ネット上には「AI音声生成サービス」がいくつも存在し、これらを悪用することで詐欺集団は他人の音声で任意の内容を話させることが可能だという。料金は無料のものから月額330ドル程度まで幅広く、高額になればなるほどより長い音声を再現することができるようだ。
詐欺集団はこうして再現した他人の音声を使って、クローン元の人物の肉親などに電話をかけ、オレオレ詐欺の要領で金銭を騙し取るのだ。
2020年には米国内で、電話によるなりすまし詐欺が5100件も発生しており、1,100万ドル以上の被害があったという。このうち何割でボイスクローニングが悪用されていたかは明らかにされていないが、被害を助長させる一因となっていることは想像に難くない。
また同記事では、動画投稿サイトやSNSの普及もAI音声生成を使った特殊詐欺と深い関連があるとも指摘している。
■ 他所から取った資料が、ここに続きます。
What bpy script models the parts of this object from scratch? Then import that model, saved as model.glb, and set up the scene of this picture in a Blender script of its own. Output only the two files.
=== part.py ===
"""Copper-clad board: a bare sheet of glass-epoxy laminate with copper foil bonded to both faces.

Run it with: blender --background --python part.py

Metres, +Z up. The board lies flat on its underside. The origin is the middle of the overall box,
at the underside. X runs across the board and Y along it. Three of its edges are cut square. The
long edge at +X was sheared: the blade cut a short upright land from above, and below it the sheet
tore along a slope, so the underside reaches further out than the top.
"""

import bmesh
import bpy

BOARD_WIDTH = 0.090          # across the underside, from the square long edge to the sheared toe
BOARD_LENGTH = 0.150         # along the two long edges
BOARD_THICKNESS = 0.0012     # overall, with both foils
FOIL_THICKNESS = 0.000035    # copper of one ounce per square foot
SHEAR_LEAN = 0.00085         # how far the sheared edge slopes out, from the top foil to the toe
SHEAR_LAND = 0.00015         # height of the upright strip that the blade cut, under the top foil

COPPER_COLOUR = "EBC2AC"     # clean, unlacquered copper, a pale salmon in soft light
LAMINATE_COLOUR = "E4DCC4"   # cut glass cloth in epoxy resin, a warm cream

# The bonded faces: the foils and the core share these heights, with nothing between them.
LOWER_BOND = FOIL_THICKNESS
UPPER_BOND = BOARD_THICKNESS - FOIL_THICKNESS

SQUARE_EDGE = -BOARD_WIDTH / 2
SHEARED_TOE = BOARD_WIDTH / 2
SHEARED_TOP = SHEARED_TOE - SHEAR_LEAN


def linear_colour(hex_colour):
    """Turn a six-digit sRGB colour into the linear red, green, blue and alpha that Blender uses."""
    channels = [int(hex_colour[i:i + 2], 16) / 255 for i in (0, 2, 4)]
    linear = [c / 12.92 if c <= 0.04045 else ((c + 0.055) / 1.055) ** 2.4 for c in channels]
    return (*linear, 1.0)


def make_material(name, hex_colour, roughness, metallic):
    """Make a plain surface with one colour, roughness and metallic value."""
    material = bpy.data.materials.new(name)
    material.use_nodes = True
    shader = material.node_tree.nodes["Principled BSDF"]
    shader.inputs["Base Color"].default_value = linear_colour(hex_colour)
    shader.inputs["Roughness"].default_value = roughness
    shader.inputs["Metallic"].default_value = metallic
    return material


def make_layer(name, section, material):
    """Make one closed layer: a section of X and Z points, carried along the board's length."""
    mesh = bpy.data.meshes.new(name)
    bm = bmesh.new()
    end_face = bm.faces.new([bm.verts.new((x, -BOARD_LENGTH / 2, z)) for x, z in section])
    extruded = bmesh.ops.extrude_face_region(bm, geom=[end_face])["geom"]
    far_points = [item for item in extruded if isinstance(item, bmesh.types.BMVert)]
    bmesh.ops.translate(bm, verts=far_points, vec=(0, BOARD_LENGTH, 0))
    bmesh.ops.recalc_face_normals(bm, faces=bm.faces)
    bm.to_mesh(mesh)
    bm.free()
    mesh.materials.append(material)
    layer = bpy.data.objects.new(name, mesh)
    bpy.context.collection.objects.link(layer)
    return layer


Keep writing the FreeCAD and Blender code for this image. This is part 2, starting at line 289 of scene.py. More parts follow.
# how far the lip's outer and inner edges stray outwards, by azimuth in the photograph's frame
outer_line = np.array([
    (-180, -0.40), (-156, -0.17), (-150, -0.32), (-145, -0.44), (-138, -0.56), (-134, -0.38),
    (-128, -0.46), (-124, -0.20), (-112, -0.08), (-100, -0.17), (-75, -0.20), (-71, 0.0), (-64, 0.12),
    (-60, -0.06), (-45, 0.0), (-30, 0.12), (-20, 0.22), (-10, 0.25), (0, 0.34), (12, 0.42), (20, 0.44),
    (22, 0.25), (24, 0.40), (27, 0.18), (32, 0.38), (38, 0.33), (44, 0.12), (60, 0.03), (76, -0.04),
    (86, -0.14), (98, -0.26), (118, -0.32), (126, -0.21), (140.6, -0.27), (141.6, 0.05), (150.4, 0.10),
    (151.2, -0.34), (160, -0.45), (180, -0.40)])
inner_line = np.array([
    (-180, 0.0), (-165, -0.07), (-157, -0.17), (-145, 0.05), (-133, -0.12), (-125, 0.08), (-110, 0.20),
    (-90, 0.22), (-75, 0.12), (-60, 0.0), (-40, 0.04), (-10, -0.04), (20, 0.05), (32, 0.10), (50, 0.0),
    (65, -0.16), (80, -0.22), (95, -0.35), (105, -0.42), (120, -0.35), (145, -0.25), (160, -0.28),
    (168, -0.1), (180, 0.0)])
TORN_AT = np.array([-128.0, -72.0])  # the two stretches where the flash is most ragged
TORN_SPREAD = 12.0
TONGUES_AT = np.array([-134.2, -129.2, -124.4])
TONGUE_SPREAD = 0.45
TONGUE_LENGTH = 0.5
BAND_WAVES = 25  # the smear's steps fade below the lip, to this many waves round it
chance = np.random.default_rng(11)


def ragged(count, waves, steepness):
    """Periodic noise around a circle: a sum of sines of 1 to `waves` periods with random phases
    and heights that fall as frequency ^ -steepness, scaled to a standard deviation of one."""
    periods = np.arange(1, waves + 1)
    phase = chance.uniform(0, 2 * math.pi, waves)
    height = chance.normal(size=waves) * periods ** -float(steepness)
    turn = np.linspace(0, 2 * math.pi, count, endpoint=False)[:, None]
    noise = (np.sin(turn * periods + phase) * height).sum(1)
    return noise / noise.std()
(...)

TikTokやYouTube、Facebookなどに投稿された動画が、詐欺集団らによる音声データ取得に利用されているというのだ。
この記事では「1、2年前までは、人の音声を再現するには膨大な音声データが必要だったが、今は30秒ほどの音声データがあれば、音声をクローン化できる」という専門家のコメントも紹介している。ボイスクローニングを用いた特殊詐欺はまだ日本では大きな問題となってはいないが、上陸は時間の問題と思われる。
特殊詐欺の国際組織化と手口のハイテク化に、警察などによる早急な対策と国民の心構えが求められる。